Delegation is sort of possible now: delegator holds the withdrawal credentials, delegate has validation keys and is legally or otherwise bound to exit when the delegator asks them to (see stakefish example, it’s a design perfect in its simplicity, and thus popular in the wild). Switching validator key iff a lot of time has passed or exit queue is free will reduce churn somewhat but doesn’t change the featureset or delegation simplicity very much. There will be a safety hatch of sorts that will not require validator’s goodwill, but there still will have to be legal binding or protocol design around profit sharing, or exits in congested times - all very important to delegation that works in practice. So while safety of delegation improves, UX doesn’t really, and UX is the key to delegation mechanism design IMO. We can learn much from Cosmos staking design, these folks are truly visionary in that area.

Adding admin role to a validator is a really important part of the proposal, and one that I would wholeheartedly agree with, but only if it’s possible for smart contracts to take that role. Otherwise custodial staking pools and TSS-based solutions once again will have the upper hand, and that’s not great for security of the network.

Just wanted to add to your consideration that delegation, by far, will not be peer-to-peer, it’ll be peer-to-pool. So the popular model is not A delegates to B, it’s A delegates to pool delegates to B.

Reasons for pooling are numerous - you can get liquidity and higher price on tokenised representations of ETH, you can save gas by doing actions in pooled fashion, you can slap on a speculative governance token that helps fundraise for dev work as well as we provide people a sense of community ownership (fake or real, the fact is the DeFi crowd likes the speculation and drama) and ofcourse it makes the founders rich.

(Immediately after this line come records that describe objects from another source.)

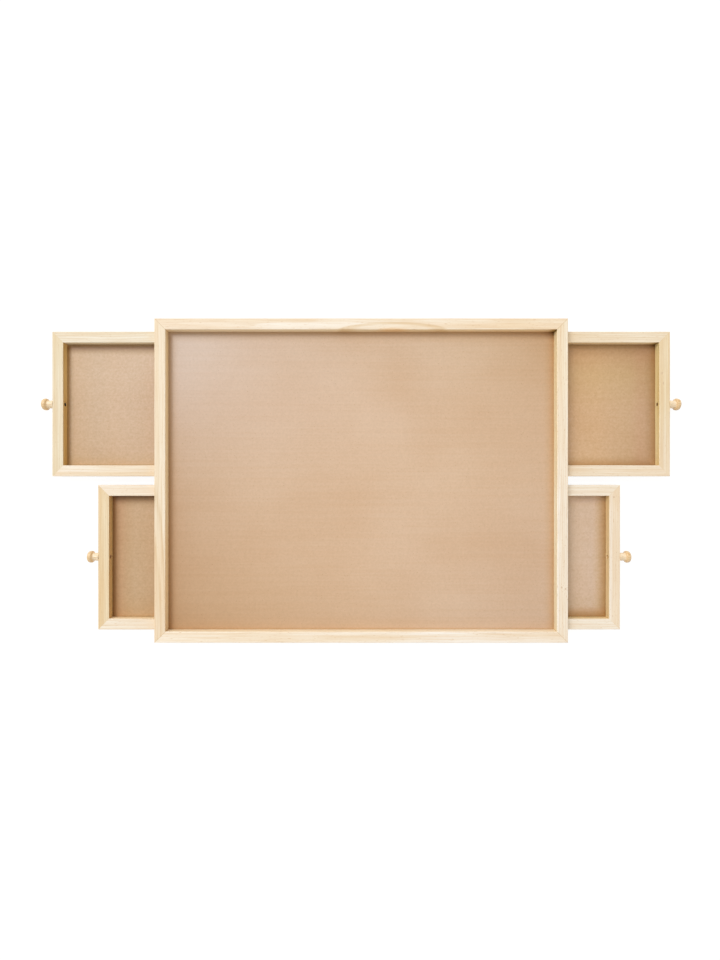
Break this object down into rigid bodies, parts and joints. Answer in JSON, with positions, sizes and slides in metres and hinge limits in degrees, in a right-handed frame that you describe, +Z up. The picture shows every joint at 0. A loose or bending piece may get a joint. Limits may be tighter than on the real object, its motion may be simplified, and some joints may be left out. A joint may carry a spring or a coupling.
{
  "type": "jigsaw puzzle table with drawers",
  "caption": "Low wooden puzzle table: a mitred frame round a sunken work surface, with sliding storage drawers with turned knobs at both ends.",
  "frame": {"origin": "on the ground, below the middle of the frame", "axes": "+X along the long side towards the right-hand drawers, +Y to the rear long side, +Z up"},
  "size_m": [1.405, 0.697, 0.051],
  "materials": {
    "pine": "smooth sanded, unfinished",
    "turned_wood": "turned and sanded",
    "hardboard": "smooth, slightly polished on its upper face",
    "steel": "zinc plated"
  },
  "bodies": {
    "table": {"frame_rail_rear": "pine", "frame_rail_front": "pine", "frame_rail_right": "pine", "frame_rail_left": "pine", "work_surface": "hardboard", "centre_spine": "pine", "cross_beam_rear": "pine", "cross_beam_front": "pine", "runner_rear": "pine", "runner_front": "pine", "runner_centre": "pine", "frame_brads": "steel", "surface_pins": "steel", "runner_screws": "steel"},
    "drawer_rear_left": {"drawer_rear_left_front": "pine", "drawer_rear_left_back": "pine", "drawer_rear_left_side_outer": "pine", "drawer_rear_left_side_inner": "pine", "drawer_rear_left_bottom": "hardboard", "drawer_rear_left_knob": "turned_wood", "drawer_rear_left_knob_screw": "steel", "drawer_rear_left_brads": "steel"},
    "drawer_front_left": {"drawer_front_left_front": "pine", "drawer_front_left_back": "pine", "drawer_front_left_side_outer": "pine", "drawer_front_left_side_inner": "pine", "drawer_front_left_bottom": "hardboard", "drawer_front_left_knob": "turned_wood", "drawer_front_left_knob_screw": "steel", "drawer_front_left_brads": "steel"},
    "drawer_rear_right": {"drawer_rear_right_front": "pine", "drawer_rear_right_back": "pine", "drawer_rear_right_side_outer": "pine", "drawer_rear_right_side_inner": "pine", "drawer_rear_right_bottom": "hardboard", "drawer_rear_right_knob": "turned_wood", "drawer_rear_right_knob_screw": "steel", "drawer_rear_right_brads": "steel"},
    "drawer_front_right": {"drawer_front_right_front": "pine", "drawer_front_right_back": "pine", "drawer_front_right_side_outer": "pine", "drawer_front_right_side_inner": "pine", "drawer_front_right_bottom": "hardboard", "drawer_front_right_knob": "turned_wood", "drawer_front_right_knob_screw": "steel", "drawer_front_right_brads": "steel"}
  },
  "joints": [
    {"name": "slide_rear_left", "type": "slide", "parent": "table", "child": "drawer_rear_left", "axis": [-1, 0, 0], "range_m": [-0.2325, 0.0875]},
    {"name": "slide_front_left", "type": "slide", "parent": "table", "child": "drawer_front_left", "axis": [-1, 0, 0], "range_m": [-0.132, 0.188]},
    {"name": "slide_rear_right", "type": "slide", "parent": "table", "child": "drawer_rear_right", "axis": [1, 0, 0], "range_m": [-0.2325, 0.0875]},
    {"name": "slide_front_right", "type": "slide", "parent": "table", "child": "drawer_front_right", "axis": [1, 0, 0], "range_m": [-0.123, 0.197]}
  ]
}
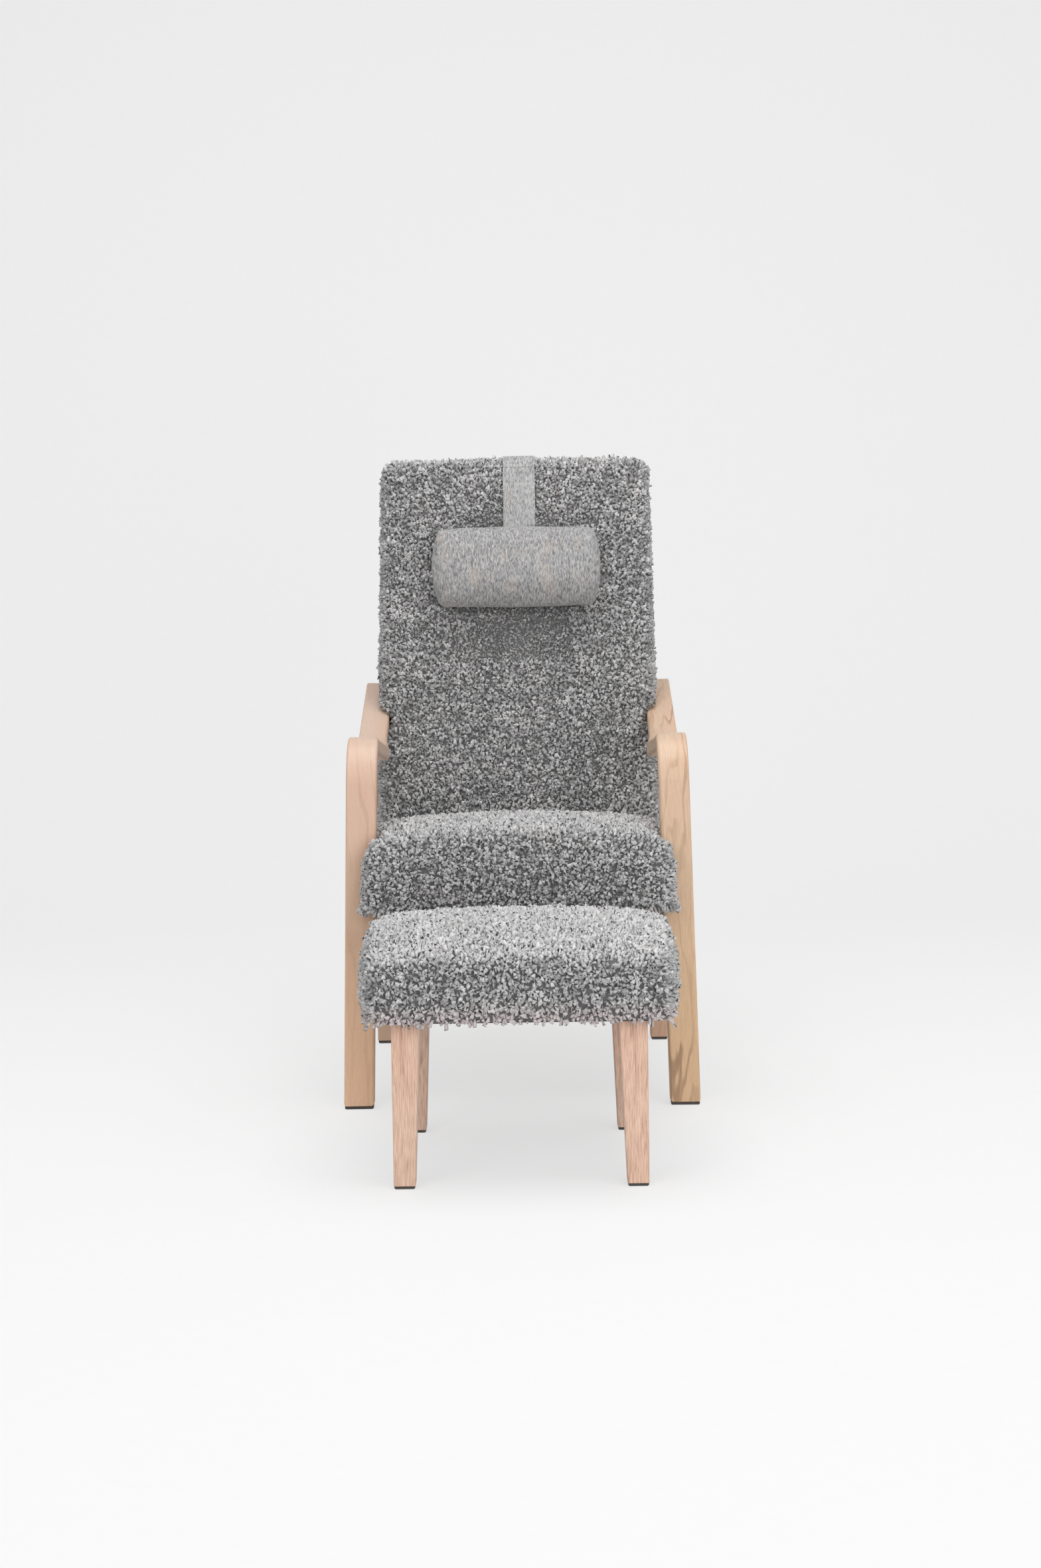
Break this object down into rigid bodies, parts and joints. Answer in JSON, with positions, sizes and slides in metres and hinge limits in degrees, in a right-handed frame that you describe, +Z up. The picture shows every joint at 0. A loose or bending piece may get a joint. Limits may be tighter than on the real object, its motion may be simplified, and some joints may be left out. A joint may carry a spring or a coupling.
{
  "type": "lounge chair with footstool",
  "caption": "High-backed lounge chair with bent-wood armrests, fleece-covered seat and back, a neck pillow hung on a strap over the back, and a matching footstool.",
  "frame": {"origin": "middle of the underside of the chair and footstool together, on the floor", "axes": "+X to the sitter's left, which is the right side of the picture; +Y towards the chair's back; +Z up; the footstool stands on the -Y side"},
  "size_m": [0.6104, 1.2566, 1.1489],
  "materials": {
    "frame_wood": "clear satin lacquer",
    "rail_wood": "clear satin lacquer",
    "dowel_wood": "plain",
    "hidden_wood": "plain plywood",
    "stool_leg_wood": "clear satin lacquer",
    "zinc_steel": "zinc plated",
    "clip_plastic": "matt",
    "glide_plastic": "matt",
    "grey_fleece": "curly pile",
    "filling": "soft foam",
    "dust_cloth": "matt",
    "webbing": "matt",
    "heather_cloth": "woven"
  },
  "bodies": {
    "chair": {"arm_right": "frame_wood", "arm_left": "frame_wood", "rear_leg_right": "frame_wood", "rear_leg_left": "frame_wood", "side_rail_right": "rail_wood", "side_rail_left": "rail_wood", "rail_dowels": "dowel_wood", "arm_dowels": "dowel_wood", "front_cross_rail": "rail_wood", "rear_cross_rail": "rail_wood", "rail_bolts": "zinc_steel", "barrel_nuts": "zinc_steel", "seat_frame": "hidden_wood", "seat_bolts": "zinc_steel", "seat_springs": "zinc_steel", "spring_clips": "clip_plastic", "seat_foam": "filling", "seat_fleece_cover": "grey_fleece", "seat_dust_cloth": "dust_cloth", "back_frame": "hidden_wood", "back_webbing": "webbing", "back_foam": "filling", "back_fleece_cover": "grey_fleece", "back_rear_panel": "heather_cloth", "back_bolts": "zinc_steel", "back_nuts": "zinc_steel", "chair_glides": "glide_plastic", "chair_glide_pins": "zinc_steel", "strap_top_run": "heather_cloth"},
    "neck_pillow": {"pillow_wrap": "heather_cloth", "pillow_end_panels": "heather_cloth", "pillow_filling": "filling", "strap_front_run": "heather_cloth"},
    "counterweight": {"counterweight_pouch": "heather_cloth", "counterweight_bar": "zinc_steel", "strap_rear_run": "heather_cloth"},
    "footstool": {"stool_frame": "hidden_wood", "stool_corner_blocks": "hidden_wood", "stool_webbing": "webbing", "stool_foam": "filling", "stool_fleece_cover": "grey_fleece", "stool_dust_cloth": "dust_cloth", "stool_leg_front_left": "stool_leg_wood", "stool_leg_front_right": "stool_leg_wood", "stool_leg_rear_left": "stool_leg_wood", "stool_leg_rear_right": "stool_leg_wood", "stool_leg_bolts": "zinc_steel", "stool_glides": "glide_plastic", "stool_glide_pins": "zinc_steel"}
  },
  "joints": [
    {"name": "pillow_slide", "type": "slide", "parent": "chair", "child": "neck_pillow", "axis": [0, 0.2588, 0.9659], "range_m": [-0.12, 0.07], "deforming": ["strap_front_run"]},
    {"name": "counterweight_slide", "type": "slide", "parent": "chair", "child": "counterweight", "axis": [0, 0.2588, 0.9659], "range_m": [-0.07, 0.12], "deforming": ["strap_rear_run"]},
    {"name": "footstool_slide", "type": "slide", "parent": "chair", "child": "footstool", "axis": [0, -1, 0], "range_m": [0, 0.5]}
  ],
  "couplings": [
    {"joint": "counterweight_slide", "follows": "pillow_slide", "ratio": -1}
  ]
}
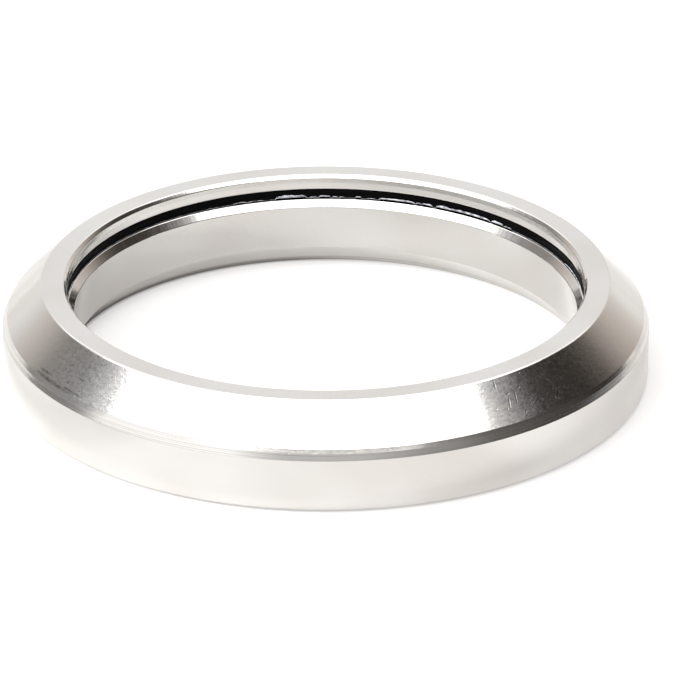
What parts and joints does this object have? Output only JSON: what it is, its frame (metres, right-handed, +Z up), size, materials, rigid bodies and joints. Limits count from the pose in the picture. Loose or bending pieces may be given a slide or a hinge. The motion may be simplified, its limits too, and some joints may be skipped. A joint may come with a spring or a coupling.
{
  "type": "headset bearing",
  "caption": "Sealed angular contact steering bearing: outer race with an outside seat cone, inner race with an inside seat cone, rubber seals, and balls in a crown cage",
  "frame": {"origin": "centre of the bottom face, on the bearing's axis", "axes": "+Z up along the bearing's axis, towards the outer seat cone; X and Y are any two directions across it"},
  "size_m": [0.052, 0.052, 0.008],
  "materials": {
    "race_steel": "turned and ground bearing steel, satin, with fine handling scratches",
    "seal_rubber": "moulded black nitrile rubber with a film of grease",
    "cage_nylon": "moulded natural nylon",
    "ball_steel": "lapped chrome steel"
  },
  "bodies": {
    "outer": {"outer_race": "race_steel", "upper_seal": "seal_rubber", "lower_seal": "seal_rubber"},
    "inner": {"inner_race": "race_steel"},
    "cage": {"ball_cage": "cage_nylon", "ball_01": "ball_steel", "ball_02": "ball_steel", "ball_03": "ball_steel", "ball_04": "ball_steel", "ball_05": "ball_steel", "ball_06": "ball_steel", "ball_07": "ball_steel", "ball_08": "ball_steel", "ball_09": "ball_steel", "ball_10": "ball_steel", "ball_11": "ball_steel", "ball_12": "ball_steel", "ball_13": "ball_steel", "ball_14": "ball_steel", "ball_15": "ball_steel", "ball_16": "ball_steel", "ball_17": "ball_steel", "ball_18": "ball_steel", "ball_19": "ball_steel", "ball_20": "ball_steel", "ball_21": "ball_steel", "ball_22": "ball_steel", "ball_23": "ball_steel", "ball_24": "ball_steel", "ball_25": "ball_steel", "ball_26": "ball_steel", "ball_27": "ball_steel", "ball_28": "ball_steel", "ball_29": "ball_steel", "ball_30": "ball_steel", "ball_31": "ball_steel", "ball_32": "ball_steel"}
  },
  "joints": [
    {"name": "race_spin", "type": "hinge", "parent": "outer", "child": "inner", "pos_m": [0, 0, 0.004], "axis": [0, 0, 1], "continuous": true},
    {"name": "cage_spin", "type": "hinge", "parent": "outer", "child": "cage", "pos_m": [0, 0, 0.004], "axis": [0, 0, 1], "continuous": true}
  ],
  "couplings": [
    {"joint": "cage_spin", "follows": "race_spin", "ratio": 0.4757}
  ]
}
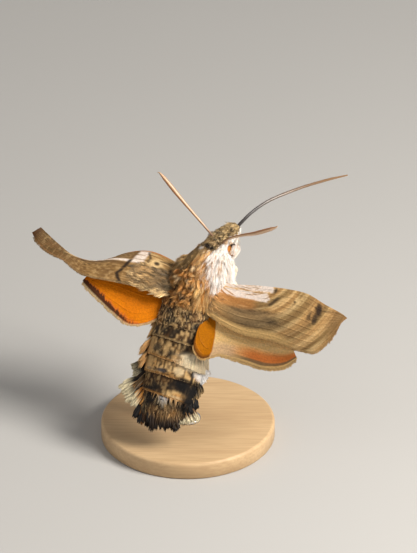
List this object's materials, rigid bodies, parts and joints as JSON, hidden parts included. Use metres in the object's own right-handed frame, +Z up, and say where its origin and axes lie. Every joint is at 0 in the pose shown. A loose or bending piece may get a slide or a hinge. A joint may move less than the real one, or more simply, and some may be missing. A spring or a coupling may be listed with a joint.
{
  "type": "hummingbird hawk moth model",
  "caption": "Still, life-size hummingbird hawk moth, hovering with spread wings, stretched proboscis and fanned tail, held above a plain round base by a short rod.",
  "frame": {"origin": "middle of the bottom of the whole model, on the surface that the base stands on", "axes": "+X to the moth's right across the spread wings, +Y the way it faces, +Z up"},
  "size_m": [0.0434, 0.0334, 0.0369],
  "materials": {
    "body_fur": "soft grey-brown fur, white on the breast and flanks",
    "abdomen_scales": "short grey-brown scale fur with dark and cream spots",
    "tail_scales": "long dark brown and black scales with pale side tufts",
    "eyes": "glossy dark brown compound eye",
    "antennae": "satin brown horn with fine rings",
    "proboscis": "satin dark brown tube, paler outwards",
    "forewings": "grey-brown scales with dark wavy lines",
    "hindwings": "orange scales with a dark margin",
    "legs": "pale brown scaled legs",
    "stand_rod": "satin steel rod",
    "stand_base": "oiled pale maple"
  },
  "bodies": {
    "root": {"head": "body_fur", "thorax": "body_fur", "abdomen": "abdomen_scales", "tail_fan": "tail_scales", "eye_left": "eyes", "eye_right": "eyes", "antenna_left": "antennae", "antenna_right": "antennae", "proboscis": "proboscis", "forewing_left": "forewings", "forewing_right": "forewings", "hindwing_left": "hindwings", "hindwing_right": "hindwings", "leg_front_left": "legs", "leg_front_right": "legs", "leg_mid_left": "legs", "leg_mid_right": "legs", "leg_hind_left": "legs", "leg_hind_right": "legs", "stand_rod": "stand_rod", "stand_base": "stand_base"}
  },
  "joints": []
}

Peer-to-pool delegation is what we use at SKL. Delegators delegate to validator that
runs nodes on SKL network proportional to delegated stake.

ETH2 deposit contract was specifically designed to not allow smart contracts to delegate, so I think it is hard to implement in on ETH without updating the deposit contract.

BTW @samueldashadrach - we at SKALE are interested to design a tokenized representation of SKL, as well as a pool contract that helps small delegators pool funds and save gas fees.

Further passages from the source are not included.